[Supplied data]
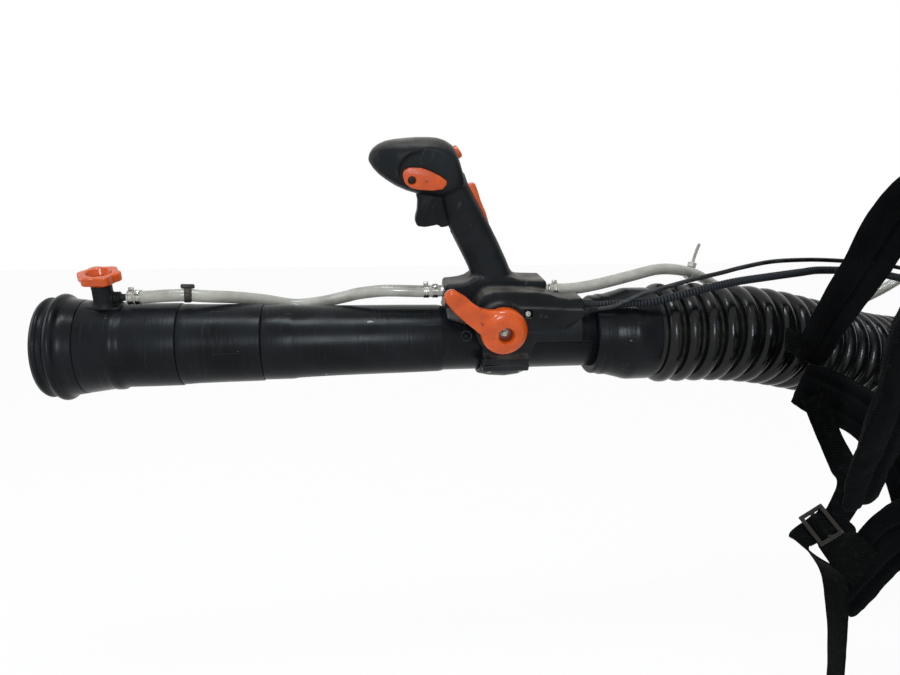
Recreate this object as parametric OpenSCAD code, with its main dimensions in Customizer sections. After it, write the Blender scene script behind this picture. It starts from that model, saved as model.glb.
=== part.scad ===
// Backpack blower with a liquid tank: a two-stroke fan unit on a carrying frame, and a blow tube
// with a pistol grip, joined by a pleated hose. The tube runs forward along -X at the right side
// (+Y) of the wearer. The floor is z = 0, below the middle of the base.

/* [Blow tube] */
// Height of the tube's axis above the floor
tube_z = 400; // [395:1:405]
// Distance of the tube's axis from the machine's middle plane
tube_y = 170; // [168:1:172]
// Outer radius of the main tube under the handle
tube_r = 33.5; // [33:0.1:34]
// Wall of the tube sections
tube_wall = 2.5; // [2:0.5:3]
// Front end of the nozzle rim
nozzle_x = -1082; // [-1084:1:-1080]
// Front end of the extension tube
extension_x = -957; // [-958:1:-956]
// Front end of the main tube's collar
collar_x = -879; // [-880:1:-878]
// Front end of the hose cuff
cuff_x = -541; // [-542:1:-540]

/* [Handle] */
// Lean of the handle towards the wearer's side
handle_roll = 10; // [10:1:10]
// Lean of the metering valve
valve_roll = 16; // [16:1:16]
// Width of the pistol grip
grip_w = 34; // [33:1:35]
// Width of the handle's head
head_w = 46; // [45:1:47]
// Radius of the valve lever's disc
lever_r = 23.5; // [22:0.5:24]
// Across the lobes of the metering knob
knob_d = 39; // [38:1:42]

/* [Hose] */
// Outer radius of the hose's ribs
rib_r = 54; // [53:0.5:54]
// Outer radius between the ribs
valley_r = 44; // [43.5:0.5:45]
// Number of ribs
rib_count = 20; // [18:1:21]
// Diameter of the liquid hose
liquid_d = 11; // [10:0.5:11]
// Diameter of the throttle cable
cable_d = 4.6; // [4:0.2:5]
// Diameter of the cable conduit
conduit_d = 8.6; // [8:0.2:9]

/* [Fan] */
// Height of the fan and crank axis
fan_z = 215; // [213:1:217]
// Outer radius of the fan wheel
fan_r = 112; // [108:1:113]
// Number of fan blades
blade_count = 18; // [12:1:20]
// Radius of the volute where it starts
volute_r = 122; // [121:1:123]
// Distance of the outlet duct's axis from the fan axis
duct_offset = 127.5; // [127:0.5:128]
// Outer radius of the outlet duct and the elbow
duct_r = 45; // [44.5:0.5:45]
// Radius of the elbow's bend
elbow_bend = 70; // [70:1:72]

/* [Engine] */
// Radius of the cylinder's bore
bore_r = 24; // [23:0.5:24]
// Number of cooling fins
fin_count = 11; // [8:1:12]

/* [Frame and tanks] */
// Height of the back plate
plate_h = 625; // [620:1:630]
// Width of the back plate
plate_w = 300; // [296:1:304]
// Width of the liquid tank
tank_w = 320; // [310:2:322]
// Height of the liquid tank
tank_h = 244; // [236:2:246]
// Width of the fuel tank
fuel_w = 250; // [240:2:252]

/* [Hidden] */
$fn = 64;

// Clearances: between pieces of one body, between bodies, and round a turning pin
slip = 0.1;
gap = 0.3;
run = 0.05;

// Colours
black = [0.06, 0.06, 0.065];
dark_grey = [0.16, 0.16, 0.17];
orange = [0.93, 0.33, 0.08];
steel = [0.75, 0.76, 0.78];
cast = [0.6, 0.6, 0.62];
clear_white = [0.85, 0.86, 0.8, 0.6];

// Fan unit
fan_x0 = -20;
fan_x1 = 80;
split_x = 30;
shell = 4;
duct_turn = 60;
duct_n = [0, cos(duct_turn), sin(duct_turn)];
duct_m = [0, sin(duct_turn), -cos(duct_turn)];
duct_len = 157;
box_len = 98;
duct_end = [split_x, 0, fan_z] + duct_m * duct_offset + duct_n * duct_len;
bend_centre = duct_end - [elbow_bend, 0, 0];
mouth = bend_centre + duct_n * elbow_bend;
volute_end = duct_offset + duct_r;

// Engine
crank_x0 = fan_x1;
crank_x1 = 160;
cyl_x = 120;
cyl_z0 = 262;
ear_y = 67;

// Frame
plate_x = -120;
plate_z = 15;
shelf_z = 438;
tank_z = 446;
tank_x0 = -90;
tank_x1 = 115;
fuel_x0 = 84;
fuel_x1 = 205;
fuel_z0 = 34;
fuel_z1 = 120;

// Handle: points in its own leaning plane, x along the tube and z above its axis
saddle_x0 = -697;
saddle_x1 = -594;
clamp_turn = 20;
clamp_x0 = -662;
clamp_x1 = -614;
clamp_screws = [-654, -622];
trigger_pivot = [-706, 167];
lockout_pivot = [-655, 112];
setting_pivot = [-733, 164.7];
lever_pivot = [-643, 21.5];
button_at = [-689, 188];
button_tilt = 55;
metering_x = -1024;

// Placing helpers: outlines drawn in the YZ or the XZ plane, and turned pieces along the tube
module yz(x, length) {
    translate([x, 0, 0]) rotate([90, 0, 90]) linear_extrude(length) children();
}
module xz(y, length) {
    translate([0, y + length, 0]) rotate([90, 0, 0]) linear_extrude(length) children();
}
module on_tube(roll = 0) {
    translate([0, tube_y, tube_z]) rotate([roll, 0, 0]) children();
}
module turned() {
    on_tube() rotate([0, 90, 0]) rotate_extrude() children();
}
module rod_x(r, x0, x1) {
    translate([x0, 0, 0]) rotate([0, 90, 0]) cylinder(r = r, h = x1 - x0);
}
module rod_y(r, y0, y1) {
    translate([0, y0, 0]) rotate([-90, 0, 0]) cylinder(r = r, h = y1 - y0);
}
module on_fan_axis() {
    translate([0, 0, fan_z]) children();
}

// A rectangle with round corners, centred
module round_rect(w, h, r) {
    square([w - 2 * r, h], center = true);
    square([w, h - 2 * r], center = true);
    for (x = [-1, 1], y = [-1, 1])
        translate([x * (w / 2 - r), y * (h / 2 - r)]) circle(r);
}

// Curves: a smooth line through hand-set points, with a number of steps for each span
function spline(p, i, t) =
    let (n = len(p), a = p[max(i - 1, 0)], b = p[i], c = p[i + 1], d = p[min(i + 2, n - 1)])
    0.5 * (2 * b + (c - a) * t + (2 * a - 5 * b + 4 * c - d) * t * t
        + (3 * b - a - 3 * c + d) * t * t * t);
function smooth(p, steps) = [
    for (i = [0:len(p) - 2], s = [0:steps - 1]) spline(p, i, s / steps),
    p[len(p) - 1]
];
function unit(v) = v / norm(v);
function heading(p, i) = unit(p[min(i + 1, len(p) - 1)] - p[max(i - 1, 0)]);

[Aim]
Quote the whole listing above, leaving nothing out.

[Answer]
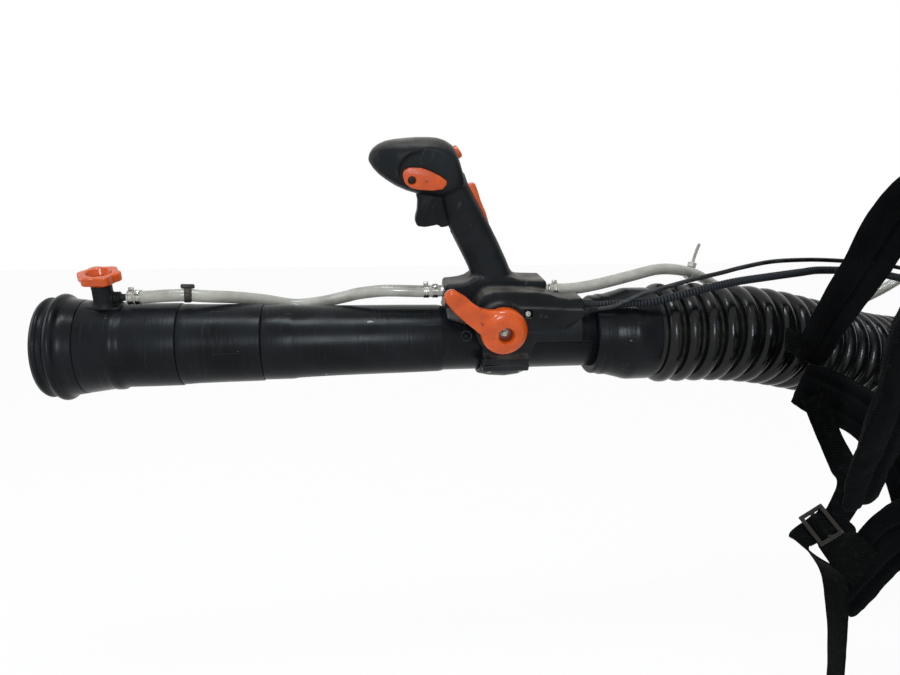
Recreate this object as parametric OpenSCAD code, with its main dimensions in Customizer sections. After it, write the Blender scene script behind this picture. It starts from that model, saved as model.glb.
=== part.scad ===
// Backpack blower with a liquid tank: a two-stroke fan unit on a carrying frame, and a blow tube
// with a pistol grip, joined by a pleated hose. The tube runs forward along -X at the right side
// (+Y) of the wearer. The floor is z = 0, below the middle of the base.

/* [Blow tube] */
// Height of the tube's axis above the floor
tube_z = 400; // [395:1:405]
// Distance of the tube's axis from the machine's middle plane
tube_y = 170; // [168:1:172]
// Outer radius of the main tube under the handle
tube_r = 33.5; // [33:0.1:34]
// Wall of the tube sections
tube_wall = 2.5; // [2:0.5:3]
// Front end of the nozzle rim
nozzle_x = -1082; // [-1084:1:-1080]
// Front end of the extension tube
extension_x = -957; // [-958:1:-956]
// Front end of the main tube's collar
collar_x = -879; // [-880:1:-878]
// Front end of the hose cuff
cuff_x = -541; // [-542:1:-540]

/* [Handle] */
// Lean of the handle towards the wearer's side
handle_roll = 10; // [10:1:10]
// Lean of the metering valve
valve_roll = 16; // [16:1:16]
// Width of the pistol grip
grip_w = 34; // [33:1:35]
// Width of the handle's head
head_w = 46; // [45:1:47]
// Radius of the valve lever's disc
lever_r = 23.5; // [22:0.5:24]
// Across the lobes of the metering knob
knob_d = 39; // [38:1:42]

/* [Hose] */
// Outer radius of the hose's ribs
rib_r = 54; // [53:0.5:54]
// Outer radius between the ribs
valley_r = 44; // [43.5:0.5:45]
// Number of ribs
rib_count = 20; // [18:1:21]
// Diameter of the liquid hose
liquid_d = 11; // [10:0.5:11]
// Diameter of the throttle cable
cable_d = 4.6; // [4:0.2:5]
// Diameter of the cable conduit
conduit_d = 8.6; // [8:0.2:9]

/* [Fan] */
// Height of the fan and crank axis
fan_z = 215; // [213:1:217]
// Outer radius of the fan wheel
fan_r = 112; // [108:1:113]
// Number of fan blades
blade_count = 18; // [12:1:20]
// Radius of the volute where it starts
volute_r = 122; // [121:1:123]
// Distance of the outlet duct's axis from the fan axis
duct_offset = 127.5; // [127:0.5:128]
// Outer radius of the outlet duct and the elbow
duct_r = 45; // [44.5:0.5:45]
// Radius of the elbow's bend
elbow_bend = 70; // [70:1:72]

/* [Engine] */
// Radius of the cylinder's bore
bore_r = 24; // [23:0.5:24]
// Number of cooling fins
fin_count = 11; // [8:1:12]

/* [Frame and tanks] */
// Height of the back plate
plate_h = 625; // [620:1:630]
// Width of the back plate
plate_w = 300; // [296:1:304]
// Width of the liquid tank
tank_w = 320; // [310:2:322]
// Height of the liquid tank
tank_h = 244; // [236:2:246]
// Width of the fuel tank
fuel_w = 250; // [240:2:252]

/* [Hidden] */
$fn = 64;

// Clearances: between pieces of one body, between bodies, and round a turning pin
slip = 0.1;
gap = 0.3;
run = 0.05;

// Colours
black = [0.06, 0.06, 0.065];
dark_grey = [0.16, 0.16, 0.17];
orange = [0.93, 0.33, 0.08];
steel = [0.75, 0.76, 0.78];
cast = [0.6, 0.6, 0.62];
clear_white = [0.85, 0.86, 0.8, 0.6];

// Fan unit
fan_x0 = -20;
fan_x1 = 80;
split_x = 30;
shell = 4;
duct_turn = 60;
duct_n = [0, cos(duct_turn), sin(duct_turn)];
duct_m = [0, sin(duct_turn), -cos(duct_turn)];
duct_len = 157;
box_len = 98;
duct_end = [split_x, 0, fan_z] + duct_m * duct_offset + duct_n * duct_len;
bend_centre = duct_end - [elbow_bend, 0, 0];
mouth = bend_centre + duct_n * elbow_bend;
volute_end = duct_offset + duct_r;

// Engine
crank_x0 = fan_x1;
crank_x1 = 160;
cyl_x = 120;
cyl_z0 = 262;
ear_y = 67;

// Frame
plate_x = -120;
plate_z = 15;
shelf_z = 438;
tank_z = 446;
tank_x0 = -90;
tank_x1 = 115;
fuel_x0 = 84;
fuel_x1 = 205;
fuel_z0 = 34;
fuel_z1 = 120;

// Handle: points in its own leaning plane, x along the tube and z above its axis
saddle_x0 = -697;
saddle_x1 = -594;
clamp_turn = 20;
clamp_x0 = -662;
clamp_x1 = -614;
clamp_screws = [-654, -622];
trigger_pivot = [-706, 167];
lockout_pivot = [-655, 112];
setting_pivot = [-733, 164.7];
lever_pivot = [-643, 21.5];
button_at = [-689, 188];
button_tilt = 55;
metering_x = -1024;

// Placing helpers: outlines drawn in the YZ or the XZ plane, and turned pieces along the tube
module yz(x, length) {
    translate([x, 0, 0]) rotate([90, 0, 90]) linear_extrude(length) children();
}
module xz(y, length) {
    translate([0, y + length, 0]) rotate([90, 0, 0]) linear_extrude(length) children();
}
module on_tube(roll = 0) {
    translate([0, tube_y, tube_z]) rotate([roll, 0, 0]) children();
}
module turned() {
    on_tube() rotate([0, 90, 0]) rotate_extrude() children();
}
module rod_x(r, x0, x1) {
    translate([x0, 0, 0]) rotate([0, 90, 0]) cylinder(r = r, h = x1 - x0);
}
module rod_y(r, y0, y1) {
    translate([0, y0, 0]) rotate([-90, 0, 0]) cylinder(r = r, h = y1 - y0);
}
module on_fan_axis() {
    translate([0, 0, fan_z]) children();
}

// A rectangle with round corners, centred
module round_rect(w, h, r) {
    square([w - 2 * r, h], center = true);
    square([w, h - 2 * r], center = true);
    for (x = [-1, 1], y = [-1, 1])
        translate([x * (w / 2 - r), y * (h / 2 - r)]) circle(r);
}

// Curves: a smooth line through hand-set points, with a number of steps for each span
function spline(p, i, t) =
    let (n = len(p), a = p[max(i - 1, 0)], b = p[i], c = p[i + 1], d = p[min(i + 2, n - 1)])
    0.5 * (2 * b + (c - a) * t + (2 * a - 5 * b + 4 * c - d) * t * t
        + (3 * b - a - 3 * c + d) * t * t * t);
function smooth(p, steps) = [
    for (i = [0:len(p) - 2], s = [0:steps - 1]) spline(p, i, s / steps),
    p[len(p) - 1]
];
function unit(v) = v / norm(v);
function heading(p, i) = unit(p[min(i + 1, len(p) - 1)] - p[max(i - 1, 0)]);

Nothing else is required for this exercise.